--- DATASET ---

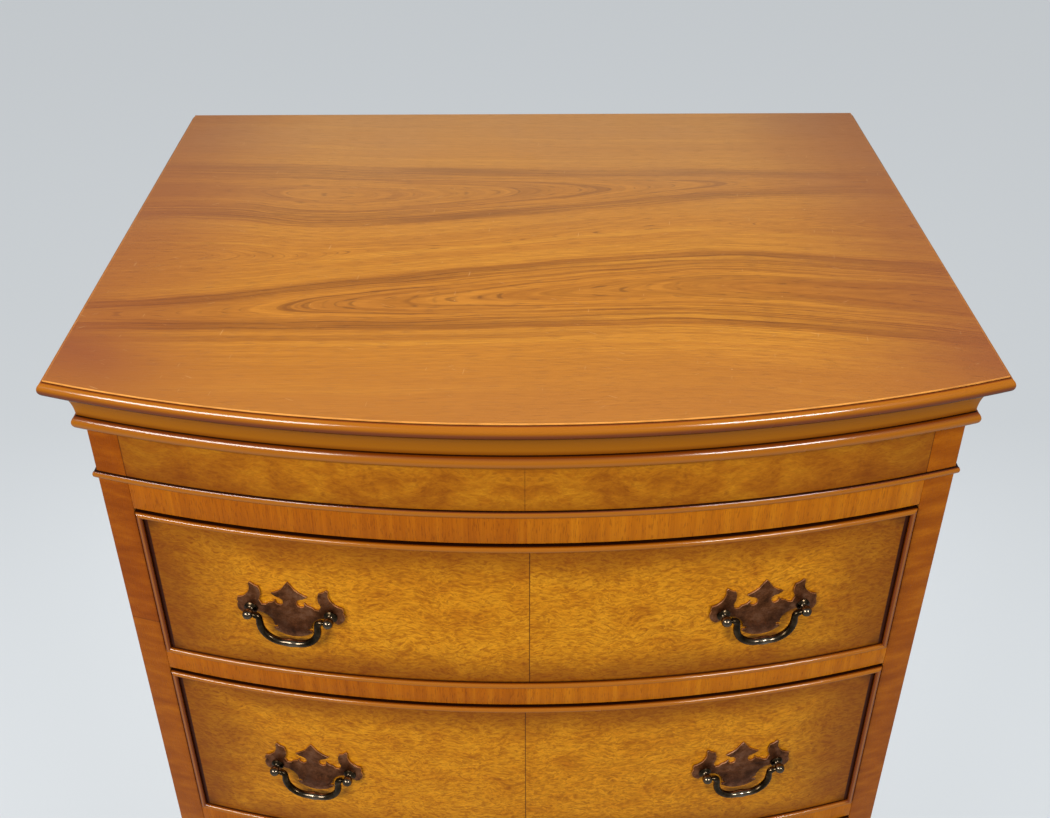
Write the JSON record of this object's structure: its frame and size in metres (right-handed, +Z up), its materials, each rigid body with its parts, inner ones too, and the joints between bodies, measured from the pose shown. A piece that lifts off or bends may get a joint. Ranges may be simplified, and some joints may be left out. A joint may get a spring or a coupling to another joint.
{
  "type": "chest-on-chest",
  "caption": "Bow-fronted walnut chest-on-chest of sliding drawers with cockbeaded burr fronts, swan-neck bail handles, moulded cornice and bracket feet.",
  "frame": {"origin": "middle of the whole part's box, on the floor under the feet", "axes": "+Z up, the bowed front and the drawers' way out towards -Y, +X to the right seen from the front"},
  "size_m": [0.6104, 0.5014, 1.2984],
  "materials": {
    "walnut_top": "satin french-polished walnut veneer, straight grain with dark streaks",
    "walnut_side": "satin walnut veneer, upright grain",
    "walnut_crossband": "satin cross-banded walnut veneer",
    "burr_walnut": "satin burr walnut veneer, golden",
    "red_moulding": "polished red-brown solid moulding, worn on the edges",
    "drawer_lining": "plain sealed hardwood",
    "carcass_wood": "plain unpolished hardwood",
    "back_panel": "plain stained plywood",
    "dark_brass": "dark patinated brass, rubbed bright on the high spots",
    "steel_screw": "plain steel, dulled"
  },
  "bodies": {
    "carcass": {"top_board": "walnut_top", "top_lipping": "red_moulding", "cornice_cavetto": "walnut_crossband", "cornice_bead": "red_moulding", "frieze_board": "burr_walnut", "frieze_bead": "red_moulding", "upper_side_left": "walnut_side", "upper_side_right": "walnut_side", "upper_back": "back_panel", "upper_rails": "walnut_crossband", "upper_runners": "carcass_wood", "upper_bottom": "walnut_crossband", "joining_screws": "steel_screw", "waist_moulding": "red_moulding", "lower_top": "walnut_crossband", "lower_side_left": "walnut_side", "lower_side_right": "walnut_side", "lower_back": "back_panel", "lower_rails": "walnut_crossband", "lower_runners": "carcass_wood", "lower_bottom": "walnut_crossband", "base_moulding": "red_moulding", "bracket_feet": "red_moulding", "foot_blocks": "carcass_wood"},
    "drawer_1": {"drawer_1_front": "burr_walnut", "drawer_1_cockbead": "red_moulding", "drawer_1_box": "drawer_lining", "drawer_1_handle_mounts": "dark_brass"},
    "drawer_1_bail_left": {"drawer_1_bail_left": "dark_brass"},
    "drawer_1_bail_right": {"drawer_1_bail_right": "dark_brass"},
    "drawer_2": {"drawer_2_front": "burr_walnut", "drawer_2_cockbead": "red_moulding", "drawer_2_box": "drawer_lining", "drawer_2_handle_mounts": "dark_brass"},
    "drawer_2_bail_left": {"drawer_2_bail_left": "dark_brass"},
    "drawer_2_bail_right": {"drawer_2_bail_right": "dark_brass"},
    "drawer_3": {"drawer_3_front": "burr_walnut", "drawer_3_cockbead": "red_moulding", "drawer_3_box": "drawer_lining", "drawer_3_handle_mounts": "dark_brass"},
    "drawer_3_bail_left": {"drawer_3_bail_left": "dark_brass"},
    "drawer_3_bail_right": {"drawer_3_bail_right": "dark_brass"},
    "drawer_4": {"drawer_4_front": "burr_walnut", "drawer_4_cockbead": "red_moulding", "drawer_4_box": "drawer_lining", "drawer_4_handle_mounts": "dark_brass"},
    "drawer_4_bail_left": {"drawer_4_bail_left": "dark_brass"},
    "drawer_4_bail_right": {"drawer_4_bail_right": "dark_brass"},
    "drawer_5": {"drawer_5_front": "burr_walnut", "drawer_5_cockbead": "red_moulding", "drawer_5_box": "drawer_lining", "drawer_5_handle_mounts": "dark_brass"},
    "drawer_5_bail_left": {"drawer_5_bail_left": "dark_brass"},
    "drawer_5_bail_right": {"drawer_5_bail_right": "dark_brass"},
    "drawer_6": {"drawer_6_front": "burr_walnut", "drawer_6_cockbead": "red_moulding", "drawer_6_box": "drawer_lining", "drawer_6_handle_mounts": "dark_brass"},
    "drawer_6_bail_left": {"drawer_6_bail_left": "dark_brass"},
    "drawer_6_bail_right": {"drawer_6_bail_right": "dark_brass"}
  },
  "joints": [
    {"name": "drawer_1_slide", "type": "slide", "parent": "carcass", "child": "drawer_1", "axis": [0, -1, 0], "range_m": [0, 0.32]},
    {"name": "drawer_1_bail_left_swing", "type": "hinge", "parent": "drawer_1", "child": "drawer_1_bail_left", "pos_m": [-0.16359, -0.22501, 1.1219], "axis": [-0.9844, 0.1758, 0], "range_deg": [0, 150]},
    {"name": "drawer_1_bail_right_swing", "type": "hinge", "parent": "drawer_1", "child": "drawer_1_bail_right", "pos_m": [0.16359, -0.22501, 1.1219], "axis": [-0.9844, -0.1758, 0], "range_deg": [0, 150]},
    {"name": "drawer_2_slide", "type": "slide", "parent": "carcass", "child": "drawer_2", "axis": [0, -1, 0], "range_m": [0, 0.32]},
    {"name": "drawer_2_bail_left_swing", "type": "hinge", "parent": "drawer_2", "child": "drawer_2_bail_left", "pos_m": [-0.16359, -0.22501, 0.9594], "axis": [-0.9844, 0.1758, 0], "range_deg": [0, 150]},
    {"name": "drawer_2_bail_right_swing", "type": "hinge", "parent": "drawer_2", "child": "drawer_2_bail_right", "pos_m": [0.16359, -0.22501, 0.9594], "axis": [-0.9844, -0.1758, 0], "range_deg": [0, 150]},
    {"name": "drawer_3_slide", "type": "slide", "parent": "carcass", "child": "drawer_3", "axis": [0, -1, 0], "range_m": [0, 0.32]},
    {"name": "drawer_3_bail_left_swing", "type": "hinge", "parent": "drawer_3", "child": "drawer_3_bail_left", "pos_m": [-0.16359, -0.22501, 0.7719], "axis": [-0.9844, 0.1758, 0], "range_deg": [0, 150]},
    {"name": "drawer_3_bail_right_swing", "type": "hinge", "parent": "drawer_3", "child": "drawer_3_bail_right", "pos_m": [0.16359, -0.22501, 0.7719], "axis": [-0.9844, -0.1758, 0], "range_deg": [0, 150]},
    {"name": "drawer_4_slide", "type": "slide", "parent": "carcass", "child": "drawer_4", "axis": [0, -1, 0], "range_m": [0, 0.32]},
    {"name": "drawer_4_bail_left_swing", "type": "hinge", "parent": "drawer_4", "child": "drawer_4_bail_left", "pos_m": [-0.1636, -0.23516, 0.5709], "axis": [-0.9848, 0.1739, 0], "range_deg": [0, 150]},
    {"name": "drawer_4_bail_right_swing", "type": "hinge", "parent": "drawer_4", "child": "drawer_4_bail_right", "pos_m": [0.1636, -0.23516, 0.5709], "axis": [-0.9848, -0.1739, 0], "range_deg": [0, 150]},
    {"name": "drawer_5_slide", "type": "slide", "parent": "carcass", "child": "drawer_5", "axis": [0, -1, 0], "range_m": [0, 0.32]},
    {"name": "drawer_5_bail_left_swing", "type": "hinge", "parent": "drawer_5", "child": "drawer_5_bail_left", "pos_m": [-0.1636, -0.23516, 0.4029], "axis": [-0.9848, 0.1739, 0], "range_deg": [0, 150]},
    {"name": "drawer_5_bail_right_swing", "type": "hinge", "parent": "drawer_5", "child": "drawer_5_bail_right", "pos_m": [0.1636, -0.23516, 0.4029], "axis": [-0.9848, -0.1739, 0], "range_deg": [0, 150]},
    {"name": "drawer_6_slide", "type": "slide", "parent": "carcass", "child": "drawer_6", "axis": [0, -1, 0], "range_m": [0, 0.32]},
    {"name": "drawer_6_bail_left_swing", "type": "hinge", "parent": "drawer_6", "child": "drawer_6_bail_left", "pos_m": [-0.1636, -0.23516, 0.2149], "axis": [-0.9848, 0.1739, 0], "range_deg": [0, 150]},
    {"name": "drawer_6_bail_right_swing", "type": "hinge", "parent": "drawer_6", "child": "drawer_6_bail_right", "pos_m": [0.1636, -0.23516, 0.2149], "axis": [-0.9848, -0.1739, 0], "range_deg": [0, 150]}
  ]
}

---
--- DATASET ---

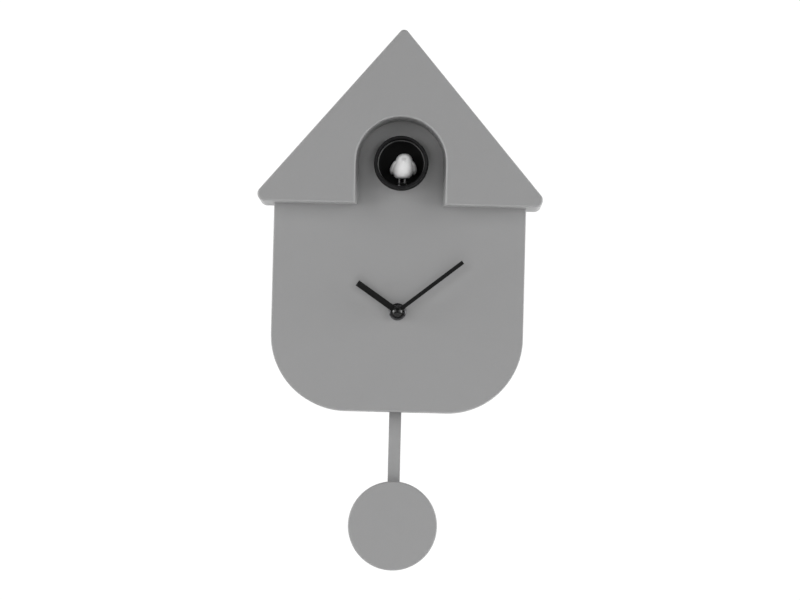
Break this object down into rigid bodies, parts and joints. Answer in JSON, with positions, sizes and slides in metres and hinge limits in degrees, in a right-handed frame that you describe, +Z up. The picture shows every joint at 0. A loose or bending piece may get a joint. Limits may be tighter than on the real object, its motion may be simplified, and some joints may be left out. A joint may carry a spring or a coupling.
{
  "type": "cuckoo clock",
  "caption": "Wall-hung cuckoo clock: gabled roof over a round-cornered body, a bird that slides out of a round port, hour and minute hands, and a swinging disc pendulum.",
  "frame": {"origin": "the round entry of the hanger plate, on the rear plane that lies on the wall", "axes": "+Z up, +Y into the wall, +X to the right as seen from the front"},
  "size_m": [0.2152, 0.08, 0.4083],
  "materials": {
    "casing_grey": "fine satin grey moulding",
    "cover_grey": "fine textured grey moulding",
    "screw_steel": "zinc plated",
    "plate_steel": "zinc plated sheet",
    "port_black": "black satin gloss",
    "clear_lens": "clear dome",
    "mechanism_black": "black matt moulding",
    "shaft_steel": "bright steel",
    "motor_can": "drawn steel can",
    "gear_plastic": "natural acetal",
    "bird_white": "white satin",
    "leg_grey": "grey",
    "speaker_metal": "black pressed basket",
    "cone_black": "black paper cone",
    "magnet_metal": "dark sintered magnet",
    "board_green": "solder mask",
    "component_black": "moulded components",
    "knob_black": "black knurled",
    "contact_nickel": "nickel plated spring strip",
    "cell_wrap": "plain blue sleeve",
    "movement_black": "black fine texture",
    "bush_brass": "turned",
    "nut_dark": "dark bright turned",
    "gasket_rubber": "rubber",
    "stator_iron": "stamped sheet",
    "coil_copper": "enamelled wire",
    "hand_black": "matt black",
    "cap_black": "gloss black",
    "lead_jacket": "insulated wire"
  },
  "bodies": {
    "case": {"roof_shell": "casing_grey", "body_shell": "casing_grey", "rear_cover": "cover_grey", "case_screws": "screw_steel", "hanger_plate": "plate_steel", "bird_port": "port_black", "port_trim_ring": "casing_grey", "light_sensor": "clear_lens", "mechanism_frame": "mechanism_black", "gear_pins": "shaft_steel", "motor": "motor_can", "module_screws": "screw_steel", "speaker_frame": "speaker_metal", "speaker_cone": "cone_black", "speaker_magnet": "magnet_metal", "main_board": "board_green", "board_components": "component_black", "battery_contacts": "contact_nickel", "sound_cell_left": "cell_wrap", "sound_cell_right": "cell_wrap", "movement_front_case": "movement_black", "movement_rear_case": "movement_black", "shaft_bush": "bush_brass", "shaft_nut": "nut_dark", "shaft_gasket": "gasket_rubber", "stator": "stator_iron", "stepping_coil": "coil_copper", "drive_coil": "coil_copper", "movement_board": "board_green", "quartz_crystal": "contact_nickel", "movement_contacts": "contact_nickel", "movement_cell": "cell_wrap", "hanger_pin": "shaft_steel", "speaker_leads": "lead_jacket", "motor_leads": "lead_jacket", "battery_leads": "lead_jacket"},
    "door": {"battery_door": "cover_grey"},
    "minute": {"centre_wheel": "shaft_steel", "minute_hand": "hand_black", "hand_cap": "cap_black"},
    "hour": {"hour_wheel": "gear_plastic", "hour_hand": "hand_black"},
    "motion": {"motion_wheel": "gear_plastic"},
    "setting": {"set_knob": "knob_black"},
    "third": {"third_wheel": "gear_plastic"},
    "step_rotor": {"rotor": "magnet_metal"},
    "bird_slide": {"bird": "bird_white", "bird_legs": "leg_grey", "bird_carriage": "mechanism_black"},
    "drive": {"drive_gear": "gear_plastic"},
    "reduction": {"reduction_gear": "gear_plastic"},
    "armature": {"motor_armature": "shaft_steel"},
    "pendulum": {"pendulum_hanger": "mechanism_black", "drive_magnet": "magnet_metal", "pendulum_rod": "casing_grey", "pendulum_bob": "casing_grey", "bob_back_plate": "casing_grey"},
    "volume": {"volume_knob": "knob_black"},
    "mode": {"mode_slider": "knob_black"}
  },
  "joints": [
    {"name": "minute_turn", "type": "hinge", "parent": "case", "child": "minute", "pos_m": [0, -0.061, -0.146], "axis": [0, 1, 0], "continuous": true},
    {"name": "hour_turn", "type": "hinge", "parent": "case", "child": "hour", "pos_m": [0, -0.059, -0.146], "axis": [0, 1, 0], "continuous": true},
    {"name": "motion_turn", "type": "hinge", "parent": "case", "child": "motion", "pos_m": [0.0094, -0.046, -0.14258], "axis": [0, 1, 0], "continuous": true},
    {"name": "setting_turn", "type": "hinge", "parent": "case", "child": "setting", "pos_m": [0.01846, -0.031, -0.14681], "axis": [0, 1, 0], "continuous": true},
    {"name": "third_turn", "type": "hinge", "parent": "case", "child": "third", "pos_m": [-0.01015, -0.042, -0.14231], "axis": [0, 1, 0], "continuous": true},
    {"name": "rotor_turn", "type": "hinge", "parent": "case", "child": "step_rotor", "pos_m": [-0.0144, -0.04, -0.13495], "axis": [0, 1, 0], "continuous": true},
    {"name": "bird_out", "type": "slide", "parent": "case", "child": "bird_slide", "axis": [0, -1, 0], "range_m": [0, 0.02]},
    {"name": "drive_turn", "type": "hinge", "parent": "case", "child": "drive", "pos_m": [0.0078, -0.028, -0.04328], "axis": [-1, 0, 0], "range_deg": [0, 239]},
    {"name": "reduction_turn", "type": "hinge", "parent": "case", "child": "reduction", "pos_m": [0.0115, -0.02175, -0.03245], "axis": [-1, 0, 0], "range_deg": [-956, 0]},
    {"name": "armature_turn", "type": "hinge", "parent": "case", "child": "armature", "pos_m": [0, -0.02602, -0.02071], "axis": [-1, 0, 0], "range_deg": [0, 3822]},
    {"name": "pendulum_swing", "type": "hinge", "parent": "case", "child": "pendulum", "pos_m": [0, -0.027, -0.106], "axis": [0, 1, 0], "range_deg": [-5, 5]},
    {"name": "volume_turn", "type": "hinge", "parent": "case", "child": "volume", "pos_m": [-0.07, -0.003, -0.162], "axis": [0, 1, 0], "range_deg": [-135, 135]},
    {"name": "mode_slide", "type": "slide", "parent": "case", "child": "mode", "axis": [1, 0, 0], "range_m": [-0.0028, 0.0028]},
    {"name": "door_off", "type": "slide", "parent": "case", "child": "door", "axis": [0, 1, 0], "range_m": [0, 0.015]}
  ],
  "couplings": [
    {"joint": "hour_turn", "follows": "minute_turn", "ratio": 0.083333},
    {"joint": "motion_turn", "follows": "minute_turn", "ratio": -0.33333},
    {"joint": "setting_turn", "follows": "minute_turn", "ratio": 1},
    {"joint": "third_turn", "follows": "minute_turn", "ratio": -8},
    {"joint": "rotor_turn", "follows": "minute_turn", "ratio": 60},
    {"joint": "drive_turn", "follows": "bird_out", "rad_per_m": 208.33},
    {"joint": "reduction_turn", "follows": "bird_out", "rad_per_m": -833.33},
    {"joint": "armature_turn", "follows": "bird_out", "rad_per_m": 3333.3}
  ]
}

---
--- DATASET ---

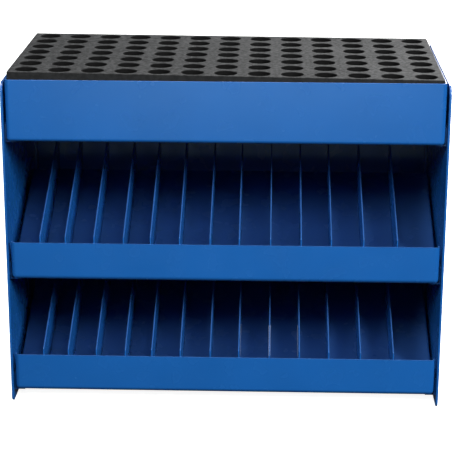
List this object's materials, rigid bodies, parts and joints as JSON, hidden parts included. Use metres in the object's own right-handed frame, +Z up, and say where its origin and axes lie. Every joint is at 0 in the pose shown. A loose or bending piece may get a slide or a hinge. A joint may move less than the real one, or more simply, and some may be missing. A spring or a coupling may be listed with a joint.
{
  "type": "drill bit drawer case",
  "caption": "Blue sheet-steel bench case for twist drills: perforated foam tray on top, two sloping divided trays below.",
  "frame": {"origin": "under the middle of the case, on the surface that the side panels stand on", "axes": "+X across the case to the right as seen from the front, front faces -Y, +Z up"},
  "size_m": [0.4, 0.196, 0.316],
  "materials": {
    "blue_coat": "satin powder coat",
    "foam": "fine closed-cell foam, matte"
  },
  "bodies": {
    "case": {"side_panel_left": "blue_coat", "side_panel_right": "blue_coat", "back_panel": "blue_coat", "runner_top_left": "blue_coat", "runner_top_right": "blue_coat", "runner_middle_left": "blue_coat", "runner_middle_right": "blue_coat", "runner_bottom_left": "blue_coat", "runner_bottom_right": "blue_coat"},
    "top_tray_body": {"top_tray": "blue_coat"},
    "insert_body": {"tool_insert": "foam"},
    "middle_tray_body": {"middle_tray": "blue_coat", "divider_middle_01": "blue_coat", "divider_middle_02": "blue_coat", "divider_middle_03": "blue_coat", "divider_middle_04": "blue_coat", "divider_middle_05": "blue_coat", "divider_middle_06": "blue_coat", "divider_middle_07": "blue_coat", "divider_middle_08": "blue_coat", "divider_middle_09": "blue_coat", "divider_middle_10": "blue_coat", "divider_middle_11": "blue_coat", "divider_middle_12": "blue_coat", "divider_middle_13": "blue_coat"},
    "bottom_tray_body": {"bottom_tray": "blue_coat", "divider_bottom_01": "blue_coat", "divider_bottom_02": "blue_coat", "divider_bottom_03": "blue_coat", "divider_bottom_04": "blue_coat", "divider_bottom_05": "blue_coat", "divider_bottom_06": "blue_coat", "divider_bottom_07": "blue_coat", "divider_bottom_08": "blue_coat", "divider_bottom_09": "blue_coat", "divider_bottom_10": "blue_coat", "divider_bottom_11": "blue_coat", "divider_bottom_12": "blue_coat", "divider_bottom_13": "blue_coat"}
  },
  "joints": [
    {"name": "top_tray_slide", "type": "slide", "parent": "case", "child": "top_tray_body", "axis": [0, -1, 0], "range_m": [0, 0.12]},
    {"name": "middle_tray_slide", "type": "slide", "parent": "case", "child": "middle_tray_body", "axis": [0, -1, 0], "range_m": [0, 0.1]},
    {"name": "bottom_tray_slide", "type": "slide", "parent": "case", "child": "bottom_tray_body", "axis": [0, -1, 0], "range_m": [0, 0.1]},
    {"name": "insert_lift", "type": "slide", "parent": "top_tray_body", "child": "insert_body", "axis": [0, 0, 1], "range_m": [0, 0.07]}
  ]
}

---

#### GIVEN INSTRUCTION
From the entries above, copy every line that holds the word "loose".

#### OUTPUT BELOW
Break this object down into rigid bodies, parts and joints. Answer in JSON, with positions, sizes and slides in metres and hinge limits in degrees, in a right-handed frame that you describe, +Z up. The picture shows every joint at 0. A loose or bending piece may get a joint. Limits may be tighter than on the real object, its motion may be simplified, and some joints may be left out. A joint may carry a spring or a coupling.
List this object's materials, rigid bodies, parts and joints as JSON, hidden parts included. Use metres in the object's own right-handed frame, +Z up, and say where its origin and axes lie. Every joint is at 0 in the pose shown. A loose or bending piece may get a slide or a hinge. A joint may move less than the real one, or more simply, and some may be missing. A spring or a coupling may be listed with a joint.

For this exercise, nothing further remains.